Rabu, 03 Agustus 2011

Chocolate Banana Cake 2 - Alden's Birthday

My colleague had asked me to make a cake for her son's 13th Birthday which is tomorrow, 4th August. She said her son loves chocolate, and I asked her if a chocolate banana cake will be fine.



And so here we are, the birthday cake for Alden.




The cake is sandwiched with chocolate buttercream and top with fresh bananas, covered with a thin layer of the balance chocolate buttercream.

Refrigerate the cake for about 30 mins before coating the cake with the chocolate ganache.

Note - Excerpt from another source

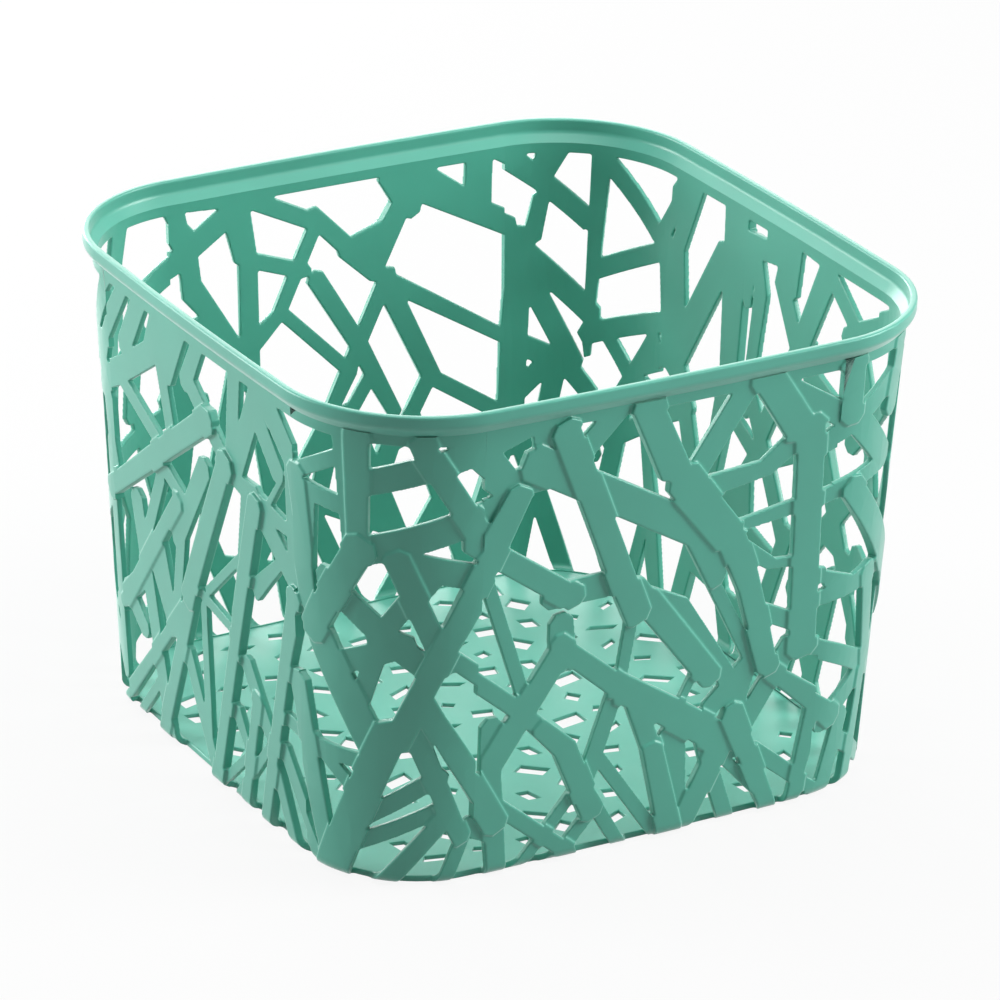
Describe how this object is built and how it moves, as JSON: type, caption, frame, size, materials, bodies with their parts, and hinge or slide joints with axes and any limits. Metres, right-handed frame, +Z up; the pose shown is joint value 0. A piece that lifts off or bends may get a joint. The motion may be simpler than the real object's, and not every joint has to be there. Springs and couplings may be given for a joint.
{
  "type": "openwork storage basket",
  "caption": "Square tapered openwork storage basket with rounded corners, a lipped rim, walls of crossing branches and a slotted floor.",
  "frame": {"origin": "middle of the underside, on the surface that the basket stands on", "axes": "+Z up through the open mouth; +X to the right and -Y to the front, square to the walls"},
  "size_m": [0.2552, 0.2552, 0.1865],
  "materials": {
    "wall_plastic": "satin moulded polypropylene",
    "rim_plastic": "satin moulded polypropylene",
    "floor_plastic": "satin moulded polypropylene"
  },
  "bodies": {
    "root": {"front_lattice": "wall_plastic", "front_right_corner": "wall_plastic", "right_lattice": "wall_plastic", "right_back_corner": "wall_plastic", "back_lattice": "wall_plastic", "back_left_corner": "wall_plastic", "left_lattice": "wall_plastic", "left_front_corner": "wall_plastic", "rim": "rim_plastic", "slotted_floor": "floor_plastic"}
  },
  "joints": []
}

For the chocolate buttercream, I use half of the portion recipe, which is more than enough. :-D

Decorate the cake as desired.






Chocolate Sponge Cake Recipe:
(A) 4 egg yolk, 16g sugar, 1/2 tsp vanilla essence
(B) 4 egg white
(C) 100g sugar
(D) 84g plain flour, 16g cocoa powder
(E) 50g corn flour

Method:
1. Whip (A) until light and fluffy.
2. In a separate clean bowl, whip (B) till soft peak. Add in (C), continue whipping until stiff peaks. 3. Mix egg white mixture into (A) until well-blended.
4. Fold in (D), mix well till well combined. Add in (D) and mix til well-corporated.
5. Pour it into a greased and lined round mould.
6. Bake at 180 degC for 30 mins. Remove cake from mould immediately.




Chocolate Buttercream
Ingredients:

1/2 cup (95g) shortening

1/2 cup (120g) butter, softened

3 oz (90g) cocoa powder

1 tsp vanilla essence

4 cups (400g) icing sugar

3-4 tbsp milk
Makes:About 3 cups of icing.

Method:
Stiff Consistency: In large bowl, cream shortening and butter with electric mixer. Add cocoa and vanilla. Gradually add sugar, one cup at a time, beating well on medium speed. Scrape sides and bottom of bowl often. When all sugar has been mixed in, icing will appear dry. Add milk and beat at medium speed until light and fluffy. Keep bowl covered with a damp cloth until ready to use. For best results, keep icing bowl in refrigerator when not in use. Refrigerated in an airtight container, this icing can be stored 2 weeks. Rewhip before using.


Chocolate ganache
150g whipping cream
300g chocolate
40g butter

Method:
Cook whipping cream until boil. Add it into dark chocolate, stir until completely melts. Add in butter, mix until well combined. Leave aside to cool and set for overnight.